Back in his Westport, Conn. studio, Fuchs set to work. As classical music played softly on the stereo, he stood for long hours before the easel. He's comfortable in this room and productive here. He completed a canvas each day for more than a week. He constantly referred to the photographs. "Some people say my work is impressionistic," he says. "I think it's realistic. It's realistically detailed." Finally Fuchs finished. "It's a tremendous feeling when you've done one of these pressure assignments," he says. "You feel so tired, but so elated."

Postdeadline, Fuchs relaxes at home with his wife, Anna Lee. Their three children are, like their dad, communicators. Cindy teaches English at the University of Pennsylvania, Ellise works for a book publisher in New York City and Derek for an Orlando television station. With the kids away, the house is usually quiet...unless, of course, an old impulse strikes and Bernie picks up his trumpet. "That was my first love," he says, "but I just fool around with it now."

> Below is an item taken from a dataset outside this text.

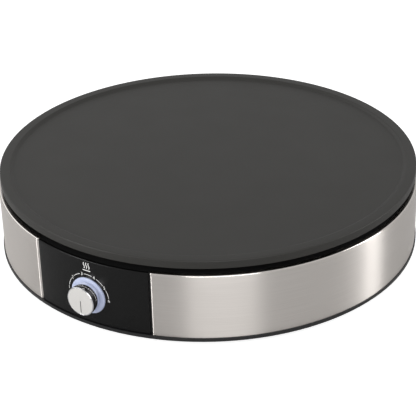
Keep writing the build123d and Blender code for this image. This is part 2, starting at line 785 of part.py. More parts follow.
connector_length = 8.2
connector_crimp = 1.5  # the closed end that grips the wire
connector_size = (8.0, 3.0)
blade_slot = (blade_width + 0.2, blade_thickness + 0.1)
connector_seats = [Plane(origin=(x, y, leg_end_z - 1), z_dir=(0, 0, -1)) for x, y in leg_points]
connector_seats += [
    Plane(
        origin=(x, -(body_back - 1), knob_z + thermostat_blade_z),
        x_dir=(0, 0, 1),
        z_dir=(0, 1, 0),
    )
    for x in (thermostat_blade_x, -thermostat_blade_x)
]
with BuildPart() as spade_connectors:
    for seat in connector_seats:
        with BuildSketch(seat):
            Rectangle(*connector_size)
            Rectangle(*blade_slot, mode=Mode.SUBTRACT)
        extrude(amount=connector_length)
        with BuildSketch(seat.offset(connector_length)):
            Rectangle(*connector_size)
        extrude(amount=connector_crimp)
save(spade_connectors, "spade_connectors")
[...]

When Fuchs is not on assignment he pursues other personal interests. A series on old ball parks (SI, July 7, 1980) was his idea, and another, on New Orleans jazz musicians, led to an exhibition in Chicago. Currently he is working on paintings for the Golf Hall of Fame, a job that recalls his first SI subject, the Masters, which ran 24 years ago. When this is finished, Fuchs will undertake another commission, this one a radical departure from the somberness and pressure of the Eddie Bishop story. "It's a whole different thing," he says. "I have to do a 100th-anniversary painting for Dr Pepper."